Lost Rivers Medical Center Chief of Staff Danny Spencer said no one alive today has experienced anything like the novel coronavirus, but if people remain calm and follow basic rules, the virus will loosen its grip on Idaho.
“Try to minimize the anxiety,” Dr. Spencer said. “Don’t panic, practice good hygiene and if you’re sick, don’t go anywhere except to a doctor.”
Spencer said rural areas like Custer and Butte counties are fairly isolated from coronavirus hot spots. People tend not to travel out of their home areas here, Dr. Spencer said, so people from Challis, Mackay and Arco are less likely to come into contact with the virus.
“I don’t think the panic is here yet,” he said about Arco, where Lost Rivers hospital and clinic are located. “We don’t see a lot of people coming from high-risk areas.”
If the worst does occur and the coronavirus is confirmed in either Custer or Butte county, Dr. Spencer said Lost Rivers is prepared. To them it’s the same job, different virus.

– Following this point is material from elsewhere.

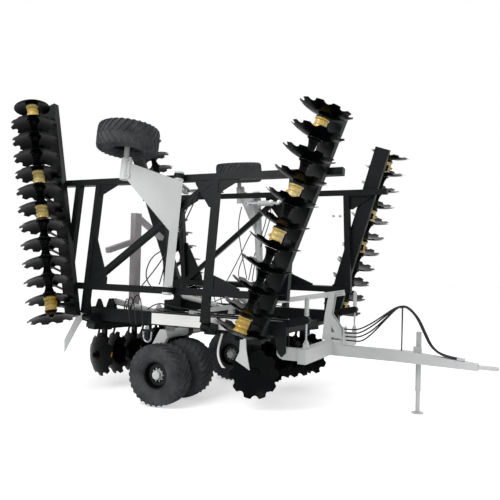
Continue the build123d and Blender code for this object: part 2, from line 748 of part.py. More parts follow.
def eye(point, axis, bore):
    """A ring about an axis and the hole to cut through it."""
    point, axis = Vector(*point), Vector(*axis)
    ends = point - axis * (eye_width / 2), point + axis * (eye_width / 2)
    return rod(*ends, eye_radius), rod(point - axis * eye_width, point + axis * eye_width, bore)


def cylinder(base, tip, axis, barrel_length, inner_end):
    """Barrel and rod between two eyes, as separate pieces; the rod starts inner_end from the base."""
    base, tip = Vector(*base), Vector(*tip)
    way = (tip - base).normalized()
    base_eye, base_hole = eye(base, axis, cylinder_pin_radius + fit_clearance)
    tip_eye, tip_hole = eye(tip, axis, cylinder_pin_radius + fit_clearance)
    body = barrel(base, way, barrel_length) + base_eye - base_hole
    ram = rod(base + way * inner_end, tip - way * eye_seat, rod_radius) + tip_eye - tip_hole
    return body, ram


# Tongue

def tongue():
    """Two short arms on the frame's ears and a cross beam; the drawbar with the jack's pin; its eye; the tower."""
    arm = block((ear_x, tongue_beam_x), (ear_y - tongue_arm_width / 2, ear_y + tongue_arm_width / 2),
                (ear_z - 95, tongue_top))
    arm += rod((ear_x, ear_y - tongue_arm_width / 2, ear_z), (ear_x, ear_y + tongue_arm_width / 2, ear_z), 85)
    arm -= rod((ear_x, ear_y - 60, ear_z), (ear_x, ear_y + 60, ear_z), ear_pin_radius + fit_clearance)
    yoke = arm + mirror(arm, about=Plane.XZ)
    yoke += block((tongue_beam_x - 60, tongue_beam_x + 60), (-ear_y - 60, ear_y + 60), (drawbar_z - 60, tongue_top))
    for fork in rod_lugs():
        yoke += fork
    bar_end_x = hitch_x - 200
    side = [(tongue_beam_x, drawbar_z - 80), (3100, drawbar_z - 80), (bar_end_x, hitch_z - 45),
            (bar_end_x, hitch_z + 45), (3300, drawbar_top), (tongue_beam_x, drawbar_top)]
    hitch = block((bar_end_x - 60, hitch_x), (-hitch_eye_radius, hitch_eye_radius),
                  (hitch_z - hitch_thickness / 2, hitch_z + hitch_thickness / 2))
    hitch += Pos(hitch_x, 0, hitch_z) * Cylinder(hitch_eye_radius, hitch_thickness)
    hitch -= Pos(hitch_x, 0, hitch_z) * Cylinder(hitch_bore / 2, 200)
    edge = drawbar_width / 2
    drawbar = plate_y(side, 0, drawbar_width) - yoke - hitch
    drawbar += block((jack_x - 60, jack_x + 60), (edge, edge + jack_plate), (drawbar_z, jack_pivot_z + 45))
    drawbar += rod((jack_x, edge, jack_pivot_z), (jack_x, jack_y - jack_tube_radius - 4, jack_pivot_z), jack_pin_radius)
    return yoke, drawbar, hitch, tower() - yoke - drawbar


def tower():
    """Two leaning cheeks on the cross beam, with the levelling link's pin across their top."""
    pin_x, pin_z = tower_pin
    whole = rod((pin_x, -62, pin_z), (pin_x, 62, pin_z), link_pin_radius)
    behind, ahead, above = tower_head
    waist_rear, waist_front, waist_z = tower_waist
    web_rear, web_front, web_top = tower_web
    step_x, foot_z = tongue_beam_x - 50, drawbar_top
    outline = [(tower_rear_x, tongue_top), (step_x, tongue_top), (step_x, foot_z), (tower_front_x, foot_z),
               tower_shoulder, (waist_front, waist_z), (pin_x + ahead, pin_z + above), (pin_x - behind, pin_z + above),
               (waist_rear, waist_z)]
    hole_x, hole_z, size = tower_hole
    window = [(hole_x - size / 2, hole_z - size / 2), (hole_x + size / 2, hole_z - size / 2), (hole_x - size / 2, hole_z + size)]
    slot_rear, slot_front, slot_z, slot_high = tower_slot
    for side in (-1, 1):
        cheek = plate_y(outline, side * tower_cheek_y, 16) - plate_y(window, side * tower_cheek_y, 40)
        whole += cheek - block((slot_rear, slot_front), sorted((side * 30, side * 90)),
                               (slot_z - slot_high / 2, slot_z + slot_high / 2))
    whole += block((web_rear, web_front), (-tower_cheek_y, tower_cheek_y), (tongue_top - 10, web_top))
    return whole + block((tower_front_x - 8, tower_front_x + 7), (-80, 80), (foot_z, tower_shoulder[1] + 40))


def levelling_link():
    """A tapered bar from the rockshaft's lever to the tower."""
    pin_x, pin_z = tower_pin
    tip_x, tip_z = link_lever_tip
    rise = (pin_z - tip_z) / (pin_x - tip_x)
    # Distance from the rear eye along X, and half the bar's depth there
    shape = ((25, 20), (460, 40), (pin_x - tip_x - 190, 40), (pin_x - tip_x - 60, 32))
    line = [(tip_x + run, tip_z + run * rise, half) for run, half in shape]
    outline = [(x, z + half) for x, z, half in line] + [(x, z - half) for x, z, half in reversed(line)]
    bar = plate_y(outline, 0, 60)
    for x, z in (link_lever_tip, tower_pin):
        ring, hole = eye((x, 0, z), (0, 1, 0), link_pin_radius + fit_clearance)
        bar = bar + ring - hole
    nose = beam((pin_x - 150, 0, pin_z - 150 * rise), (pin_x + link_nose, 0, pin_z + link_nose * rise), 60, 84)
    for number in range(10):
        along = 45 + (number // 2) * link_hole_step
        x, z = pin_x + along, pin_z + along * rise + (18 if number % 2 else -18)
        nose -= rod((x, -60, z), (x, 60, z), link_hole_radius)
    hole = eye((pin_x, 0, pin_z), (0, 1, 0), link_pin_radius + fit_clearance)[1]
    return bar + nose - hole


def levelling_rod(side):
    """Threaded rod on the tongue's beam, through its guide on the frame, with a spring above."""
    x, y = guide[0], side * rail_y
    foot_z = tongue_top + rod_foot_rise
    spring_low = guide[1] + guide_height / 2 + 6
    return (rod((x, y, foot_z), (x, y, 1680), levelling_rod_radius)
            + rod((x, y, spring_low), (x, y, spring_low + 214), 34)
            + rod((x, y - 30, foot_z), (x, y + 30, foot_z), 28)
            - rod((x, y - 60, foot_z), (x, y + 60, foot_z), rod_foot_pin + fit_clearance))


def rod_lugs():
    """A fork and pin on the tongue's beam for each levelling rod's foot."""
    x, foot_z = guide[0], tongue_top + rod_foot_rise
    whole = []
    for side in (-1, 1):
        y = side * rail_y
        fork = rod((x, y - 49, foot_z), (x, y + 49, foot_z), rod_foot_pin)
        for cheek in (-1, 1):
            fork += block((x - 25, x + 25), (y + cheek * 42 - 8, y + cheek * 42 + 8), (tongue_top - 5, foot_z + 35))
        whole.append(fork)
    return whole


def jack():
    """A tube on a side pin, with its leg run out to a round foot on the ground."""
    edge = drawbar_width / 2 + jack_plate + 1
    post = rod((jack_x, jack_y, 320), (jack_x, jack_y, 1180), jack_tube_radius)
    leg = rod((jack_x, jack_y, 14), (jack_x, jack_y, 330), jack_tube_radius - 8)
    foot = Pos(jack_x, jack_y, 7) * Cylinder(jack_foot_radius, 14)
    boss = rod((jack_x, edge, jack_pivot_z), (jack_x, jack_y, jack_pivot_z), jack_pin_radius + 22)
    hole = rod((jack_x, 0, jack_pivot_z), (jack_x, jack_y - jack_tube_radius, jack_pivot_z),
               jack_pin_radius + fit_clearance)
    return post + leg + foot + boss - hole


def hose_stand():
    """A thin post on the drawbar, with the rest that the hoses run over."""
    post = rod((hose_stand_x, 0, drawbar_top), (hose_stand_x, 0, hose_rest_z), 10)
    return post + block((hose_stand_x - 15, hose_stand_x + 15), (-80, 80), (hose_rest_z, hose_rest_z + 10))


hose_routes = {
    "hose_1": [(2342, -54, 1160), (2440, -54, 1160), (2560, -54, 1165), (2740, -54, 1262), (2930, -54, 1400),
               (3110, -54, 1535), (3240, -54, 1562), (3410, -54, 1415), (3520, -54, 1190), (3620, -54, 990),
               (3780, -54, 882), (3960, -54, 865)],
    "hose_2": [(2342, -18, 1100), (2440, -18, 1100), (2570, -18, 1110), (2750, -18, 1225), (2940, -18, 1385),
               (3110, -18, 1530), (3240, -18, 1560), (3390, -18, 1420), (3500, -18, 1190), (3600, -18, 990),
               (3770, -18, 883), (3960, -18, 865)],
    "hose_3": [(2342, 18, 1040), (2440, 18, 1040), (2570, 18, 1052), (2740, 18, 1150), (2930, 18, 1340),
               (3100, 18, 1520), (3240, 18, 1562), (3410, 18, 1415), (3520, 18, 1190), (3620, 18, 985),
               (3780, 18, 882), (3960, 18, 865)],
    "hose_4": [(2342, 54, 980), (2440, 54, 980), (2580, 54, 975), (2750, 54, 1120), (2940, 54, 1340),
               (3110, 54, 1528), (3240, 54, 1560), (3390, 54, 1420), (3500, 54, 1190), (3600, 54, 985),
               (3770, 54, 883), (3960, 54, 865)],
}


def corner_radii(points):
    """The largest arc that each corner's two runs leave room for."""
    radii = []
    for a, b, c in zip(points, points[1:], points[2:]):
        before, after = Vector(*b) - Vector(*a), Vector(*c) - Vector(*b)
        half = radians(before.get_angle(after) / 2)
        radii.append(0.45 * min(before.length, after.length) / tan(half))
    return radii


def hose(points):
    radii = corner_radii(points)
    path = FilletPolyline(*points, radius=radii)
    start = Vector(*points[0])
    section = Plane(start, z_dir=Vector(*points[1]) - start) * Circle(hose_radius)
    return sweep(section, path=path), min(radii)


def hose_couplers():
    pieces = []
    for points in hose_routes.values():
        end, before = Vector(*points[-1]), Vector(*points[-2])
        way = (end - before).normalized()
        pieces.append(rod(end, end + way * 90, coupler_radius))
    return pieces


# Build every node

def centre(maker):
    """One kind of piece from both centre gangs, on both sides."""
    return both_sides(*[piece for gang in ("front_centre", "rear_centre") for piece in maker(gang)])


def wing(maker, side):
    """One kind of piece from both gangs of a wing, folded."""
    return [fold(piece, side) for gang in ("front_wing", "rear_wing") for piece in maker(gang)]


def build():
    grid = main_frame()
    hollow_grid = grid
    for room in main_frame_rooms():
        hollow_grid -= room
    save("main_frame", hollow_grid)
    save("centre_rails", *centre_rails(grid))
    save("fold_brackets", *both_sides(fold_bracket()))
    save("rear_mast", *rear_mast())
    save("centre_gang_beams", *centre(gang_beam))
    save("centre_hangers", *centre(hangers))
    save("centre_bearings", *centre(bearings))
    save("centre_scrapers", *centre(scrapers))
    for side, name in ((1, "left"), (-1, "right")):
        save(f"{name}_wing_frame", wing_frame(side))
        save(f"{name}_gang_beams", *wing(gang_beam, side))
        save(f"{name}_wing_hangers", *wing(hangers, side))
        save(f"{name}_wing_bearings", *wing(bearings, side))
        save(f"{name}_wing_scrapers", *wing(scrapers, side))
        save(f"{name}_front_gang", fold(rotor("front_wing"), side))
        save(f"{name}_rear_gang", fold(rotor("rear_wing", end_disc_radius), side))
        save(f"{name}_centre_front_gang", on_side(rotor("front_centre"), side))
        save(f"{name}_centre_rear_gang", on_side(rotor("rear_centre"), side))
        save(f"{name}_wheel_arm", wing_wheel_arm(side))
        wheel_z = frame_z - wing_wheel_drop
        save(f"{name}_wing_tyre", fold(tyre(wing_wheel_x, wing_wheel_y, wheel_z, wheel_width), side))
        save(f"{name}_wing_rim", fold(wing_rim(), side))
        pair = (inner_wheel_y, outer_wheel_y)
        save(f"{name}_transport_tyres", *[on_side(tyre(0, y, wheel_radius, wheel_width), side) for y in pair])
        save(f"{name}_transport_rims", on_side(twin_rims(), side))
        base_y, base_z = fold_base
        tip_y, tip_z = fold_end(fold_angle)
        closed = hypot(tip_y - base_y, tip_z - base_z)
        body, ram = cylinder((fold_cylinder_x, base_y, base_z), (fold_cylinder_x, tip_y, tip_z), (1, 0, 0),
                             closed - eye_radius - fold_barrel_gap, barrel_start + 8)
        save(f"{name}_fold_barrel", on_side(body, side))
        save(f"{name}_fold_rod", on_side(ram, side))
        base_x, base_z = lift_base
        tip_x, tip_z = lift_lever_tip(0)
        body, ram = cylinder((base_x, lift_y, base_z), (tip_x, lift_y, tip_z), (0, 1, 0), lift_barrel_length, 600)
        save(f"{name}_lift_barrel", on_side(body, side))
        save(f"{name}_lift_rod", on_side(ram, side))
        tip_x, tip_z = wing_lift_tip(0)
        body, ram = cylinder((wing_lift_base_x, wing_lift_y, frame_z + wing_lift_rise), (tip_x, wing_lift_y, tip_z),
                             (0, 1, 0), wing_barrel_length, 300)
        save(f"{name}_wing_lift_barrel", fold(body, side))
        save(f"{name}_wing_lift_rod", fold(ram, side))
        save(f"{name}_levelling_rod", levelling_rod(side))
    save("rockshaft", rockshaft())
    save("tongue", *tongue())
    save("levelling_link", levelling_link())
    save("jack", jack())
    save("hose_stand", hose_stand())
    for name, points in hose_routes.items():
        solid, tightest = hose(points)
        save(name, solid)
        print(name, "tightest radius", round(tightest), "length", round(solid.volume / (pi * hose_radius ** 2)))
    save("hose_couplers", *hose_couplers())


build()
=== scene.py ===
import json
import random
from math import cos, pi, radians, sin

import bmesh
import bpy
from mathutils import Matrix, Vector


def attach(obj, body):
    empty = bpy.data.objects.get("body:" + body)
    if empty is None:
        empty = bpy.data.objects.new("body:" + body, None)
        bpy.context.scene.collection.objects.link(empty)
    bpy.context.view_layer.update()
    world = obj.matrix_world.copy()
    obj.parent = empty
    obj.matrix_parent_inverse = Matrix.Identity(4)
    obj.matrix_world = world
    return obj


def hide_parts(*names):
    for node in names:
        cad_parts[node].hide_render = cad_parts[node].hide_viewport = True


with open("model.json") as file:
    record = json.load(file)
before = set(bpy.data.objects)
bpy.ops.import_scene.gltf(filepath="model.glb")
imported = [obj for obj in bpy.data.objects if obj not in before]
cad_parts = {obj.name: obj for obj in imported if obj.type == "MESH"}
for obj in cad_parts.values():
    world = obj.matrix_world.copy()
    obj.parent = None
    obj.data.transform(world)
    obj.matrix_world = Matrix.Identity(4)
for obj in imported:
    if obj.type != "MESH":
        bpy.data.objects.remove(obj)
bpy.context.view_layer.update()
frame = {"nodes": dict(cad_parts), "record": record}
scene = bpy.context.scene
nodes = frame["nodes"]
sides = {"left": 1, "right": -1}
middleX = 0.807  # the origin lies this far ahead of the transport axle


# Shader maths: a wire is one socket, and arithmetic on it adds Math nodes

class Wire:
    def __init__(self, shader, socket):
        self.shader, self.socket = shader, socket

    def maths(self, operation, other):
        return self.shader.add("ShaderNodeMath", {"operation": operation}, {0: self, 1: other})

    def __add__(self, other):
        return self.maths("ADD", other)

    def __mul__(self, other):
        return self.maths("MULTIPLY", other)

    def over(self, level):  # 1 above the level, 0 below
        return self.maths("GREATER_THAN", level)

    __radd__, __rmul__ = __add__, __mul__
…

“It’s just like the flu,” he said. “Same rules apply.”
Dr. Spencer said the policy at Lost Rivers for testing for the virus first begins by eliminating all other possible illnesses. Because supplies for handling the coronavirus are severely limited in rural Idaho, doctors and nurses need to be sure what’s ailing a person before dedicating resources to coronavirus.
If they do find a patient with the virus, Dr. Spencer said Lost Rivers personnel will inform the Centers for Disease Control and Prevention and send the patient to a larger, more equipped medical facility for treatment.
“Just like we’ve always had to,” he said.
However, once that patient is sent to a larger hospital, they face a slew of other issues, according to Dr. Spencer. Testing kits that confirm the coronavirus are limited in Idaho. Supplied by the federal government and the Idaho Department of Health and Welfare, it’s been a struggle to get those kits into the hands of Idaho doctors.
Spencer isn’t sure how many test kits are in Idaho, but he knows it’s not enough. More kits have been promised, but he doesn’t know when they will arrive.
People who are considering traveling to be tested in a bigger city where medical facilities may have more test kits available should reconsider, Dr. Spencer said. Traveling in and out of areas where the coronavirus has been confirmed, such as Ada and Twin Falls counties, could spread the illness.
Dr. Spencer said it is up to everyone to fight the spread of coronavirus. People can go about their daily lives, but they need to take commonsense measures such as social distancing. That means staying six feet apart and avoiding rooms with more than 10 people. The guidelines were implemented by the Centers for Disease Control and Prevention and Dr. Spencer agrees with them.
The coronavirus is highly contagious, he said, three times more infectious than influenza. So people need to take hygiene recommendations seriously and regularly wash their hands, disinfect items they’ve touched and maintain social distance. Through these practices Dr. Spencer said the virus will eventually level out.
He believes the biggest damage caused by the virus in rural areas like Custer and Butte counties will be to people’s minds. Fear is the real enemy. The response to the coronavirus is similar to how people allowed their fears to get the best of them with West Nile virus.
“People thought mosquitoes would be the end of the world, but they weren’t,” he said. “This is going to pass soon. Be patient, we’re here if you need us, and as a community, things are going to be OK.”